From 99b5fcbe6a7e097fd36bdee730e98eca41f5426b Mon Sep 17 00:00:00 2001
From: Melanie Plageman <melanieplageman@gmail.com>
Date: Mon, 3 Jan 2022 18:26:45 -0500
Subject: [PATCH v21 5/8] Add "buffers" to pgstat_reset_shared_counters

Backends count IO operations for various IO paths in their
PgBackendStatus. Upon exit, they send these counts to the stats
collector.

Prior to this commit, the IO operations stats from exited backends
persisted by the stats collector would have been been reset when
pgstat_reset_shared_counters() was invoked with target "bgwriter".
However the IO operations stats in each live backend's PgBackendStatus
would remain the same.

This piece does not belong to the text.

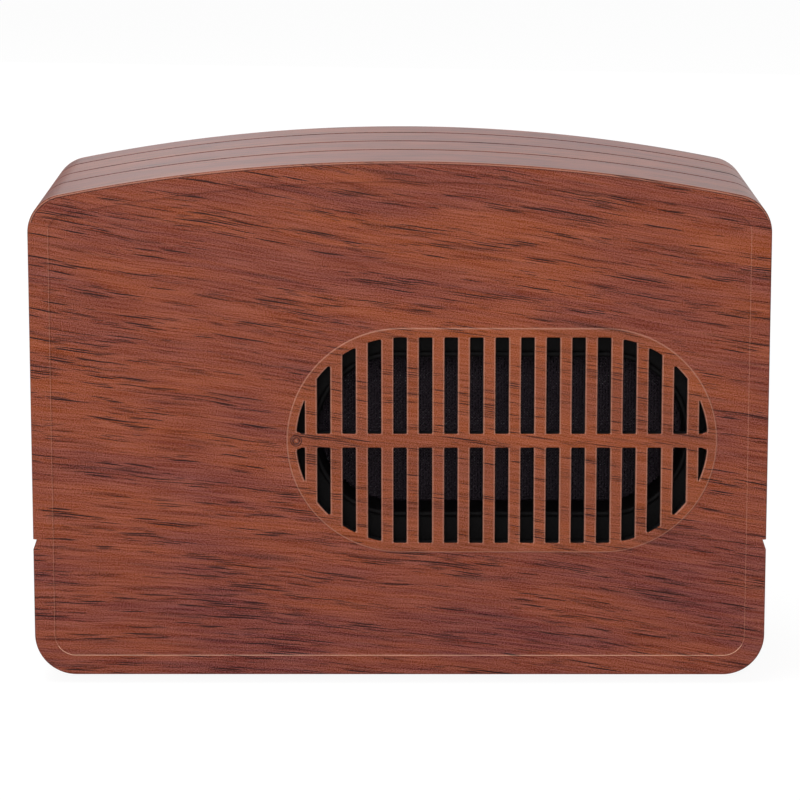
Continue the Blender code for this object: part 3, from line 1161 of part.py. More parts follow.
def build_control(name, up, knob_finish, body_finish, steel, body_steps):
    """A rotary control: the body behind the panel, a flatted spindle, and a knob with a grip across it."""
    axis = bpy.data.objects.new(f"{name}_axis", None)
    bpy.context.scene.collection.objects.link(axis)
    axis.parent = bpy.data.objects["case_datum"]
    axis.location = (PANEL_X, PANEL_FLOOR_Y, PANEL_BOTTOM + up)
    axis.rotation_euler = BACKWARD

    back = -PANEL_WALL - GAP
    bore = SPINDLE_RADIUS + SPINDLE_EASE
    deep = back - CONTROL_BORE
    case = turned(
        [
            (0, back - CONTROL_BODY),
            (CONTROL_RADIUS - CONTROL_CHAMFER, back - CONTROL_BODY),
            (CONTROL_RADIUS, back - CONTROL_BODY + CONTROL_CHAMFER),
            (CONTROL_RADIUS, back),
            (BUSH_RADIUS, back),
            (BUSH_RADIUS, 0),
            (bore, 0),
            (bore, deep),
            (0, deep),
        ],
        body_steps,
    )
    body = add(f"{name}_body", case, body_finish, axis.location, BACKWARD)
    blades = bmesh.new()
    for side in (-1, 1):
        outline = box_outline(side * CONTROL_RADIUS / 2, 0, TAB_THICKNESS, TAB_WIDTH)
        low = back - CONTROL_BODY
        prism(outline, low - CONTROL_TERMINAL, low + CONTROL_TERMINAL_ROOT, "z", blades)
    combine(body, blades, "UNION", axis.location, BACKWARD)

    flat = arc(0, 0, SPINDLE_RADIUS, math.radians(-50), math.radians(230), 14)
    spindle = prism(flat, deep + GAP, KNOB_BORE - GAP, "z")
    add(f"{name}_spindle", spindle, steel, parent=axis)

    base = KNOB_LIFT
    top = base + KNOB_HEIGHT
    face = top - KNOB_FACE_DROP
    skirt = [
        (0, base),
        (KNOB_RADIUS, base),
        (KNOB_RADIUS, base + KNOB_RIM_HEIGHT),
        (KNOB_RADIUS - KNOB_SKIRT_TAPER, face - KNOB_CHAMFER),
        (KNOB_RADIUS - KNOB_SKIRT_TAPER - KNOB_CHAMFER, face),
        (0, face),
    ]
    knob = add(f"{name}_knob", turned(skirt, 18), knob_finish, parent=axis)
    grip = rounded(2 * (KNOB_RADIUS - KNOB_GRIP_INSET), KNOB_GRIP, KNOB_GRIP / 2, steps=3)
    drop, run = KNOB_GRIP_CHAMFER
    rings = [(face - OVERRUN, 0), (top - drop, KNOB_GRIP_TAPER), (top, KNOB_GRIP_TAPER + run)]
    ridge = loft([[(x, z, height) for x, z in points_of(grip, inset)] for height, inset in rings])
    combine(knob, ridge, "UNION")
    hole = turned([(SPINDLE_RADIUS + GAP, base - OVERRUN), (SPINDLE_RADIUS + GAP, KNOB_BORE)], 12)
    combine(knob, hole, "DIFFERENCE")


def build_lamp(red):
    """Pilot lamp: a domed lens through the panel, with its neon behind in the same body."""
    back = -PANEL_WALL - LENS_BODY
    flange = LENS_RADIUS + LENS_FLANGE
    profile = [(0, back), (LENS_RADIUS, back), (LENS_RADIUS, GAP), (flange, GAP)]
    profile += [(flange, LENS_EDGE), (LENS_RADIUS * 0.8, LENS_DOME - LENS_SHOULDER)]
    profile += [(LENS_RADIUS * 0.4, LENS_DOME - LENS_CROWN), (0, LENS_DOME)]
    add("pilot_lens", turned(profile, 14), red, (PANEL_X, PANEL_FLOOR_Y, PANEL_BOTTOM + LAMP_UP), BACKWARD)


def build_gland(rubber):
    """Flanged bush where the supply lead enters, clipped through the floor of the panel."""
    inner = -PANEL_WALL - GAP
    profile = [
        (GLAND_BORE, inner - GLAND_TAIL),
        (GLAND_RADIUS - GLAND_TAPER, inner - GLAND_TAIL),
        (GLAND_RADIUS + GLAND_BARB, inner - GLAND_BARB_LENGTH),
        (GLAND_RADIUS + GLAND_BARB, inner),
        (GLAND_RADIUS, inner),
        (GLAND_RADIUS, GAP),
        (GLAND_FLANGE, GAP),
        (GLAND_FLANGE, GLAND_RIM),
        (GLAND_RADIUS, GLAND_TOP),
        (GLAND_BORE, GLAND_TOP),
    ]
    at = (PANEL_X, PANEL_FLOOR_Y, PANEL_BOTTOM + GLAND_UP)
    add("cord_gland", turned(profile, 12, closed=True), rubber, at, BACKWARD)


def build_tip_switch(nylon, red):
    """Tip-over switch on the floor of the case; its plunger is held up while the heater stands."""
    base = WALL + GAP
    block = rounded(TIP_WIDTH, TIP_DEPTH, TIP_CORNER, PANEL_X, TIP_Y, 2)
    switch = add("tip_switch", prism(points_of(block), base, base + TIP_HEIGHT, "z"), nylon)
    chamber_top = PLUNGER_TOP + TIP_HEADROOM
    bore = circle(PANEL_X, TIP_Y, PLUNGER_COLLAR + 2 * GAP, 12)
    chamber = prism(bore, base - OVERRUN, chamber_top, "z")
    combine(switch, chamber, "DIFFERENCE")
    collar = WALL + GAP + PLUNGER_TRAVEL + PLUNGER_SPARE
    profile = [
        (0, -FOOT_HEIGHT),
        (PLUNGER_RADIUS - PLUNGER_CHAMFER, -FOOT_HEIGHT),
        (PLUNGER_RADIUS, PLUNGER_CHAMFER - FOOT_HEIGHT),
        (PLUNGER_RADIUS, collar),
        (PLUNGER_COLLAR, collar),
        (PLUNGER_COLLAR, collar + PLUNGER_COLLAR_HEIGHT),
        (PLUNGER_RADIUS - PLUNGER_CHAMFER, collar + PLUNGER_COLLAR_HEIGHT),
        (PLUNGER_RADIUS - PLUNGER_CHAMFER, PLUNGER_TOP),
        (0, PLUNGER_TOP),
    ]
    add("tip_plunger", turned(profile, 12), red, (PANEL_X, TIP_Y, 0))


def main():
    for thing in list(bpy.data.objects):
        bpy.data.objects.remove(thing)

    datum = bpy.data.objects.new("case_datum", None)
    bpy.context.scene.collection.objects.link(datum)
    datum.location = (0, -CASE_DEPTH / 2, FOOT_HEIGHT)
    fan_axis = bpy.data.objects.new("fan_axis", None)
    bpy.context.scene.collection.objects.link(fan_axis)
    fan_axis.parent = datum
    fan_axis.location = (GRILLE_X, FAN_Y, FAN_Z)
    fan_axis.rotation_euler = SIDEWAYS

    film = paint("wood_film", 0.26, 0.075, 0.035, 0.35)
    black = paint("black_abs", 0.012, 0.012, 0.014, 0.45)
    knob_black = paint("knob_black", 0.02, 0.02, 0.022, 0.35)
    rubber = paint("rubber", 0.02, 0.02, 0.02, 0.8)
    steel = paint("zinc_steel", 0.55, 0.55, 0.56, 0.35, 1.0)
    phenolic = paint("phenolic", 0.03, 0.028, 0.027, 0.6)
    aluminium = paint("aluminium", 0.75, 0.76, 0.78, 0.4, 1.0)
    brass = paint("brass", 0.7, 0.5, 0.2, 0.35, 1.0)
    lamination = paint("lamination", 0.3, 0.3, 0.32, 0.5, 1.0)
    copper = paint("copper", 0.75, 0.32, 0.16, 0.35, 1.0)
    nylon = paint("nylon", 0.75, 0.73, 0.68, 0.5)
    bronze = paint("bronze", 0.5, 0.3, 0.12, 0.45, 1.0)
    red = paint("red_lens", 0.7, 0.04, 0.02, 0.15)

    build_front_shell(film)
    build_centre_shell(film)
    build_rear_shell(film)
    build_intake_grille(black)
    build_control_panel(black)
    build_feet(rubber)
    build_case_screws(steel)
    build_outlet_duct(black)
    build_guard(black)
    build_heater_frame(phenolic)
    build_element(aluminium, brass)
    build_thermal_cutout(phenolic)
    build_blower_housing(steel)
    build_air_screws(steel)
    build_impeller(black, fan_axis)
    build_motor(lamination, copper, nylon, steel, bronze, fan_axis)
    build_end_bearing(rubber)
    build_control("thermostat", THERMOSTAT_UP, knob_black, phenolic, steel, 14)
    build_control("selector", SELECTOR_UP, knob_black, phenolic, steel, 8)
    build_lamp(red)
    build_gland(rubber)
    build_tip_switch(nylon, red)


main()
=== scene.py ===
# Looks of a ceramic space heater: printed wood-grain shells, black air path, rear controls and the works inside.
# Everything is in metres in the part's own frame: x to the right of the outlet, y to the rear, z up.
import json
import math

import bpy
import bmesh
import numpy as np
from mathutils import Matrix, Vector, geometry

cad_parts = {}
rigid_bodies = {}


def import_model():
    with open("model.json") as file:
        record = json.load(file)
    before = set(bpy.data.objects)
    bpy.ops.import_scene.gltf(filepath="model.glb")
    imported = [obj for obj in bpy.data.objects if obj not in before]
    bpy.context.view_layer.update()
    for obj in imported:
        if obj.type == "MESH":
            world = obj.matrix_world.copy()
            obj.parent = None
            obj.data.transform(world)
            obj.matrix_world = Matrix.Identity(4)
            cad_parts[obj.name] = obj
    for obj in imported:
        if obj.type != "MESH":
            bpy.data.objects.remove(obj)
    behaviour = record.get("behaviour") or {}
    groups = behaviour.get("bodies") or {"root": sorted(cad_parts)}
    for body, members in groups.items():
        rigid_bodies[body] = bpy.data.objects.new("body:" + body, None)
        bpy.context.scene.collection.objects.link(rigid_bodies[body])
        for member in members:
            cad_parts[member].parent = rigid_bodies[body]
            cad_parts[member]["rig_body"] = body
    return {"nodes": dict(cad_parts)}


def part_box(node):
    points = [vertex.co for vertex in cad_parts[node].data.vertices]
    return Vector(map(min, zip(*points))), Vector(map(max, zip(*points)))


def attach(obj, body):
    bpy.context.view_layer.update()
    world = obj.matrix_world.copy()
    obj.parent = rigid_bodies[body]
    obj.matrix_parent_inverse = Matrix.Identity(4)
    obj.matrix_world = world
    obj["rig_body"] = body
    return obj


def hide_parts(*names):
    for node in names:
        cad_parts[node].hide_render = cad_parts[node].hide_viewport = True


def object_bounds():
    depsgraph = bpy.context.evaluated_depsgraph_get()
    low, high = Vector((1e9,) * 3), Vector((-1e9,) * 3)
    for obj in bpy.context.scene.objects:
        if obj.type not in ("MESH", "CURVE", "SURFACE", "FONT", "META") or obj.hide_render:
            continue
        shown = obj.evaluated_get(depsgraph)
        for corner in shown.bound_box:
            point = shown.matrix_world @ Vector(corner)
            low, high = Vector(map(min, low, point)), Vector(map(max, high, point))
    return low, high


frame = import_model()
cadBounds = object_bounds()
mm = 0.001
chain = np.concatenate


def linear(hexColour):
    # an sRGB hex value as linear red, green, blue and alpha
    channels = np.array([int(hexColour[i:i + 2], 16) / 255 for i in (0, 2, 4)])
    return (*np.where(channels <= 0.04045, channels / 12.92, ((channels + 0.055) / 1.055) ** 2.4), 1.0)


def feed(tree, node, inputs):
    # an input that is a socket is linked, and any other is its value
    for name, value in inputs.items() if isinstance(inputs, dict) else enumerate(inputs):
        if isinstance(value, bpy.types.NodeSocket):
            tree.links.new(value, node.inputs[name])
        else:
            node.inputs[name].default_value = value


def put(tree, kind, inputs=(), out=0, **settings):
    # adds a node and gives back one of its outputs
    node = tree.nodes.new("ShaderNode" + kind)
    for name, value in settings.items():
        setattr(node, name, value)
    feed(tree, node, inputs)
    return node.outputs[out]


def maths(tree, operation, *inputs):
    return put(tree, "Math", inputs, operation=operation)


def remap(tree, value, *ends, **settings):
    # the range between the first two ends becomes the range between the last two
    return put(tree, "MapRange", (value, *ends), **settings)


def noise(tree, where, scale, detail=2.0, dimensions="3D"):
    return put(tree, "TexNoise", {"Vector": where, "Scale": scale, "Detail": detail}, noise_dimensions=dimensions)


def chance(tree, value):
    # white noise, one value for each whole number
    return put(tree, "TexWhiteNoise", {"W": maths(tree, "FLOOR", value)}, noise_dimensions="1D")


def blend(tree, share, *colours):
    # between two colours, each a socket or a hex value
    first, second = [linear(colour) if isinstance(colour, str) else colour for colour in colours]
    return put(tree, "Mix", {0: share, 6: first, 7: second}, 2, data_type="RGBA")


def scaled(tree, colour, by):
    return put(tree, "VectorMath", {0: colour, "Scale": by}, operation="SCALE")


def bump(tree, height, strength, distance):
    return put(tree, "Bump", {"Height": height, "Strength": strength, "Distance": distance * mm})


def own(tree):
    return put(tree, "TexCoord", out="Object")


def finish(name, look, *values):
    # a material; its look gives the shader's inputs
    made = bpy.data.materials.new(name)
    made.use_nodes = True
    tree = made.node_tree
    feed(tree, tree.nodes["Principled BSDF"], look(tree, *values))
    return made


def stand(name, data):
    thing = bpy.data.objects.new(name, data)
    bpy.context.scene.collection.objects.link(thing)
    return thing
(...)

Thus the totals calculated from both live and
exited backends would be incorrect after a reset.

Backends' PgBackendStatuses cannot be written to by another backend;
therefore, in order to calculate correct totals after a reset has
occurred, the backend sending the reset message to the stats collector
now reads the IO operation stats totals from live backends and sends
them to the stats collector to be persisted in an array of "resets"
which can be used to calculate the correct totals after a reset.

Because the IO operations statistics are broader in scope than those in
pg_stat_bgwriter, rename the reset target to "buffers". The "buffers"
target will reset all IO operations statistics and all statistics for
the pg_stat_bgwriter view maintained by the stats collector.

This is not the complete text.